[start of INFORMATION SUPPLIED]

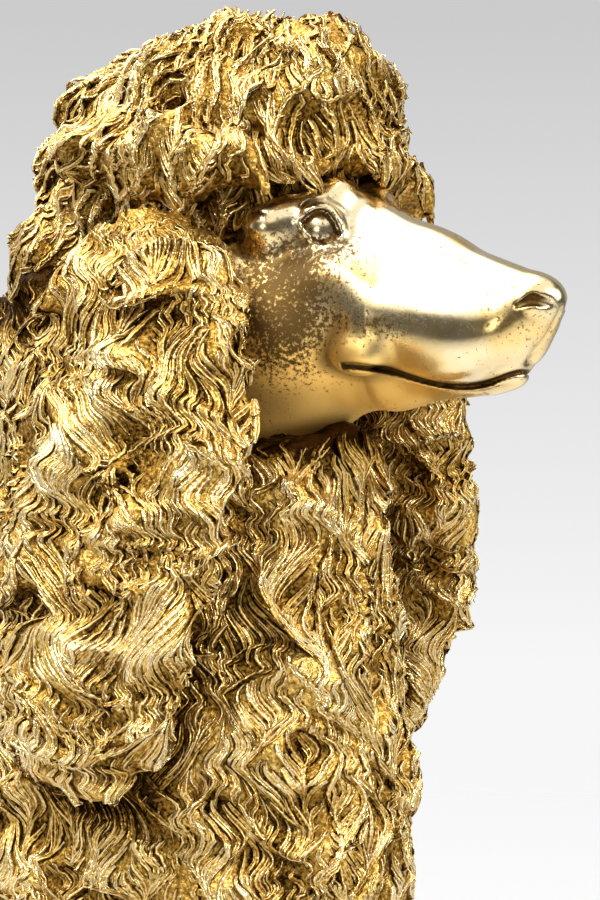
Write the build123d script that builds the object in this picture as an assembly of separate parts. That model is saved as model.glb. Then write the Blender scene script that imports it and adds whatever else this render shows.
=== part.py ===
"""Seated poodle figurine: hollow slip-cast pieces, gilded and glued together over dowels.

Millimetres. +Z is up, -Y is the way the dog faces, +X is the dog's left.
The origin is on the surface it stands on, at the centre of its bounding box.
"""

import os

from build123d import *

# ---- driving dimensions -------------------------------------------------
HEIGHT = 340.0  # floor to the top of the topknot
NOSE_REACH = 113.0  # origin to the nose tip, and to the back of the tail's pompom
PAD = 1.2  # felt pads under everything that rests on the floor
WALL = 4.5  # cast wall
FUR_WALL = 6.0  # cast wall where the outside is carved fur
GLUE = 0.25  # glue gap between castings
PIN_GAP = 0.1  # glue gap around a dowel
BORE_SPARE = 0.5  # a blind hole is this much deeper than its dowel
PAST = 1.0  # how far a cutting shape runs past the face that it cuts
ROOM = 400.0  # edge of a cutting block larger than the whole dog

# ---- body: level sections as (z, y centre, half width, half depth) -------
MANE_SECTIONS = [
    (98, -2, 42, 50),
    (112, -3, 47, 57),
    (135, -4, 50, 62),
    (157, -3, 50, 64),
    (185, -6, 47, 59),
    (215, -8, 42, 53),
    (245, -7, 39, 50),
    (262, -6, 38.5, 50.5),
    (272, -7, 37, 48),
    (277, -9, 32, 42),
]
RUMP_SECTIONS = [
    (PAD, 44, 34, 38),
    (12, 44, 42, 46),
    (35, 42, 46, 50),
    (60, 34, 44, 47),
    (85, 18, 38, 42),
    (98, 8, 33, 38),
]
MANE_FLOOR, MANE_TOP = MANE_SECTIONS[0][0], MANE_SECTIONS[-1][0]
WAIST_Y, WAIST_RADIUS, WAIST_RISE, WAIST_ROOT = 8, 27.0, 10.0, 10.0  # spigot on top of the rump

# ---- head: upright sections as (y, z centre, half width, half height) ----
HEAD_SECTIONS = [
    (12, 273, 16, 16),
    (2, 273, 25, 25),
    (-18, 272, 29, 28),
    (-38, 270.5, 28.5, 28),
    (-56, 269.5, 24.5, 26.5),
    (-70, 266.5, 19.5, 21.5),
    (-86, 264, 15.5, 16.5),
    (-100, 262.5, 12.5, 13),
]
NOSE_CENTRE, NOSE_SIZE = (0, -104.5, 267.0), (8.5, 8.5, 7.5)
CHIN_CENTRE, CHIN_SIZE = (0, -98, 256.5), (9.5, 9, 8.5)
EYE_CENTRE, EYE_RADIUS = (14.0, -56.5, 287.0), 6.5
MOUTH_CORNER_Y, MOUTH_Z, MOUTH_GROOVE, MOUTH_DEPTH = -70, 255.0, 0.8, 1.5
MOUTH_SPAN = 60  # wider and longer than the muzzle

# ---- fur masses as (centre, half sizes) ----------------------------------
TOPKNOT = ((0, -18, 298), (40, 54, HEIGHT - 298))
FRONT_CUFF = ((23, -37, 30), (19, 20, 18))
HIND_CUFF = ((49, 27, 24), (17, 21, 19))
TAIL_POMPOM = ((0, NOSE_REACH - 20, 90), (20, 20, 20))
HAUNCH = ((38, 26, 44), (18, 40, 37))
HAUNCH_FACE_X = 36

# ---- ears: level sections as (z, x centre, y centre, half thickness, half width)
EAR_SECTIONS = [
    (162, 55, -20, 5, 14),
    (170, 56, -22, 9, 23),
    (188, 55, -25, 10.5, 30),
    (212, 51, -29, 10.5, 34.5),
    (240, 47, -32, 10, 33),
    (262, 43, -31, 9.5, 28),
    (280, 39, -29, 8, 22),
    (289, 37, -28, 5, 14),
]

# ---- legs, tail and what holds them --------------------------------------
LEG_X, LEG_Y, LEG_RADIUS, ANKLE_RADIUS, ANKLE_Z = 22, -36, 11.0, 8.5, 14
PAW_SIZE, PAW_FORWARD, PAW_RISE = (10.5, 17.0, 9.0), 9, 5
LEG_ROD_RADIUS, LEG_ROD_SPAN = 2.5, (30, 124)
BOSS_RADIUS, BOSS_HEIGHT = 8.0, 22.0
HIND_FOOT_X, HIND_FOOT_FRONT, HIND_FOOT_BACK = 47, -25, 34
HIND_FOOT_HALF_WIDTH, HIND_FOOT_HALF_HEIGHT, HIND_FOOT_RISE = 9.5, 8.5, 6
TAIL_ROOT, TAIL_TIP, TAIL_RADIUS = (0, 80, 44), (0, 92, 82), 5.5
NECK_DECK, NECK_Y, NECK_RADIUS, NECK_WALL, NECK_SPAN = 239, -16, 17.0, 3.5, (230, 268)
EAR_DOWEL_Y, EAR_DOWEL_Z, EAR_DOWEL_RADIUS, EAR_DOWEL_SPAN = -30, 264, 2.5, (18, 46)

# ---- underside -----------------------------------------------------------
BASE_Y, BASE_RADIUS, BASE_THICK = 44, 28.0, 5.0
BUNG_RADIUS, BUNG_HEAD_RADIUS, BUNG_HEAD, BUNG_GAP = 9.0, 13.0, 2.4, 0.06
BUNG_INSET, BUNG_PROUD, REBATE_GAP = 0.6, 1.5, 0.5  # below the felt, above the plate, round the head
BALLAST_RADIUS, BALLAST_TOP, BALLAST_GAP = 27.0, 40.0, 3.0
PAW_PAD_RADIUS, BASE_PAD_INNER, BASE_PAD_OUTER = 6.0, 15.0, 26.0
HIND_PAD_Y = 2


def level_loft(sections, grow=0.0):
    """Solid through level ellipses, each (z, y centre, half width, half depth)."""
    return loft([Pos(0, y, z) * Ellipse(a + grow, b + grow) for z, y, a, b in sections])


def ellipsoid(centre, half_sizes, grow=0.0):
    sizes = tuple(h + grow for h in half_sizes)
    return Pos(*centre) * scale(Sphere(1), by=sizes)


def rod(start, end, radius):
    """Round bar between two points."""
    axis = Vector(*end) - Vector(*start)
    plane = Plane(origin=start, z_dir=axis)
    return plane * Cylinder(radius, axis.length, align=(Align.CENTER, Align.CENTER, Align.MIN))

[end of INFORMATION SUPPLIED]

**TO DO**.
Extract all of the material exactly as it is written.

**PROBLEM SOLUTION**.
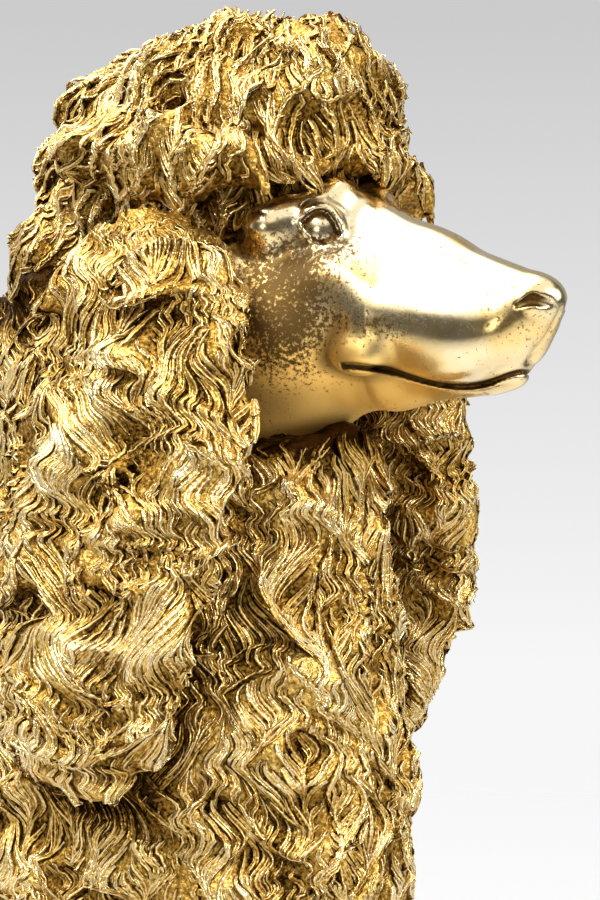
Write the build123d script that builds the object in this picture as an assembly of separate parts. That model is saved as model.glb. Then write the Blender scene script that imports it and adds whatever else this render shows.
=== part.py ===
"""Seated poodle figurine: hollow slip-cast pieces, gilded and glued together over dowels.

Millimetres. +Z is up, -Y is the way the dog faces, +X is the dog's left.
The origin is on the surface it stands on, at the centre of its bounding box.
"""

import os

from build123d import *

# ---- driving dimensions -------------------------------------------------
HEIGHT = 340.0  # floor to the top of the topknot
NOSE_REACH = 113.0  # origin to the nose tip, and to the back of the tail's pompom
PAD = 1.2  # felt pads under everything that rests on the floor
WALL = 4.5  # cast wall
FUR_WALL = 6.0  # cast wall where the outside is carved fur
GLUE = 0.25  # glue gap between castings
PIN_GAP = 0.1  # glue gap around a dowel
BORE_SPARE = 0.5  # a blind hole is this much deeper than its dowel
PAST = 1.0  # how far a cutting shape runs past the face that it cuts
ROOM = 400.0  # edge of a cutting block larger than the whole dog

# ---- body: level sections as (z, y centre, half width, half depth) -------
MANE_SECTIONS = [
    (98, -2, 42, 50),
    (112, -3, 47, 57),
    (135, -4, 50, 62),
    (157, -3, 50, 64),
    (185, -6, 47, 59),
    (215, -8, 42, 53),
    (245, -7, 39, 50),
    (262, -6, 38.5, 50.5),
    (272, -7, 37, 48),
    (277, -9, 32, 42),
]
RUMP_SECTIONS = [
    (PAD, 44, 34, 38),
    (12, 44, 42, 46),
    (35, 42, 46, 50),
    (60, 34, 44, 47),
    (85, 18, 38, 42),
    (98, 8, 33, 38),
]
MANE_FLOOR, MANE_TOP = MANE_SECTIONS[0][0], MANE_SECTIONS[-1][0]
WAIST_Y, WAIST_RADIUS, WAIST_RISE, WAIST_ROOT = 8, 27.0, 10.0, 10.0  # spigot on top of the rump

# ---- head: upright sections as (y, z centre, half width, half height) ----
HEAD_SECTIONS = [
    (12, 273, 16, 16),
    (2, 273, 25, 25),
    (-18, 272, 29, 28),
    (-38, 270.5, 28.5, 28),
    (-56, 269.5, 24.5, 26.5),
    (-70, 266.5, 19.5, 21.5),
    (-86, 264, 15.5, 16.5),
    (-100, 262.5, 12.5, 13),
]
NOSE_CENTRE, NOSE_SIZE = (0, -104.5, 267.0), (8.5, 8.5, 7.5)
CHIN_CENTRE, CHIN_SIZE = (0, -98, 256.5), (9.5, 9, 8.5)
EYE_CENTRE, EYE_RADIUS = (14.0, -56.5, 287.0), 6.5
MOUTH_CORNER_Y, MOUTH_Z, MOUTH_GROOVE, MOUTH_DEPTH = -70, 255.0, 0.8, 1.5
MOUTH_SPAN = 60  # wider and longer than the muzzle

# ---- fur masses as (centre, half sizes) ----------------------------------
TOPKNOT = ((0, -18, 298), (40, 54, HEIGHT - 298))
FRONT_CUFF = ((23, -37, 30), (19, 20, 18))
HIND_CUFF = ((49, 27, 24), (17, 21, 19))
TAIL_POMPOM = ((0, NOSE_REACH - 20, 90), (20, 20, 20))
HAUNCH = ((38, 26, 44), (18, 40, 37))
HAUNCH_FACE_X = 36

# ---- ears: level sections as (z, x centre, y centre, half thickness, half width)
EAR_SECTIONS = [
    (162, 55, -20, 5, 14),
    (170, 56, -22, 9, 23),
    (188, 55, -25, 10.5, 30),
    (212, 51, -29, 10.5, 34.5),
    (240, 47, -32, 10, 33),
    (262, 43, -31, 9.5, 28),
    (280, 39, -29, 8, 22),
    (289, 37, -28, 5, 14),
]

# ---- legs, tail and what holds them --------------------------------------
LEG_X, LEG_Y, LEG_RADIUS, ANKLE_RADIUS, ANKLE_Z = 22, -36, 11.0, 8.5, 14
PAW_SIZE, PAW_FORWARD, PAW_RISE = (10.5, 17.0, 9.0), 9, 5
LEG_ROD_RADIUS, LEG_ROD_SPAN = 2.5, (30, 124)
BOSS_RADIUS, BOSS_HEIGHT = 8.0, 22.0
HIND_FOOT_X, HIND_FOOT_FRONT, HIND_FOOT_BACK = 47, -25, 34
HIND_FOOT_HALF_WIDTH, HIND_FOOT_HALF_HEIGHT, HIND_FOOT_RISE = 9.5, 8.5, 6
TAIL_ROOT, TAIL_TIP, TAIL_RADIUS = (0, 80, 44), (0, 92, 82), 5.5
NECK_DECK, NECK_Y, NECK_RADIUS, NECK_WALL, NECK_SPAN = 239, -16, 17.0, 3.5, (230, 268)
EAR_DOWEL_Y, EAR_DOWEL_Z, EAR_DOWEL_RADIUS, EAR_DOWEL_SPAN = -30, 264, 2.5, (18, 46)

# ---- underside -----------------------------------------------------------
BASE_Y, BASE_RADIUS, BASE_THICK = 44, 28.0, 5.0
BUNG_RADIUS, BUNG_HEAD_RADIUS, BUNG_HEAD, BUNG_GAP = 9.0, 13.0, 2.4, 0.06
BUNG_INSET, BUNG_PROUD, REBATE_GAP = 0.6, 1.5, 0.5  # below the felt, above the plate, round the head
BALLAST_RADIUS, BALLAST_TOP, BALLAST_GAP = 27.0, 40.0, 3.0
PAW_PAD_RADIUS, BASE_PAD_INNER, BASE_PAD_OUTER = 6.0, 15.0, 26.0
HIND_PAD_Y = 2


def level_loft(sections, grow=0.0):
    """Solid through level ellipses, each (z, y centre, half width, half depth)."""
    return loft([Pos(0, y, z) * Ellipse(a + grow, b + grow) for z, y, a, b in sections])


def ellipsoid(centre, half_sizes, grow=0.0):
    sizes = tuple(h + grow for h in half_sizes)
    return Pos(*centre) * scale(Sphere(1), by=sizes)


def rod(start, end, radius):
    """Round bar between two points."""
    axis = Vector(*end) - Vector(*start)
    plane = Plane(origin=start, z_dir=axis)
    return plane * Cylinder(radius, axis.length, align=(Align.CENTER, Align.CENTER, Align.MIN))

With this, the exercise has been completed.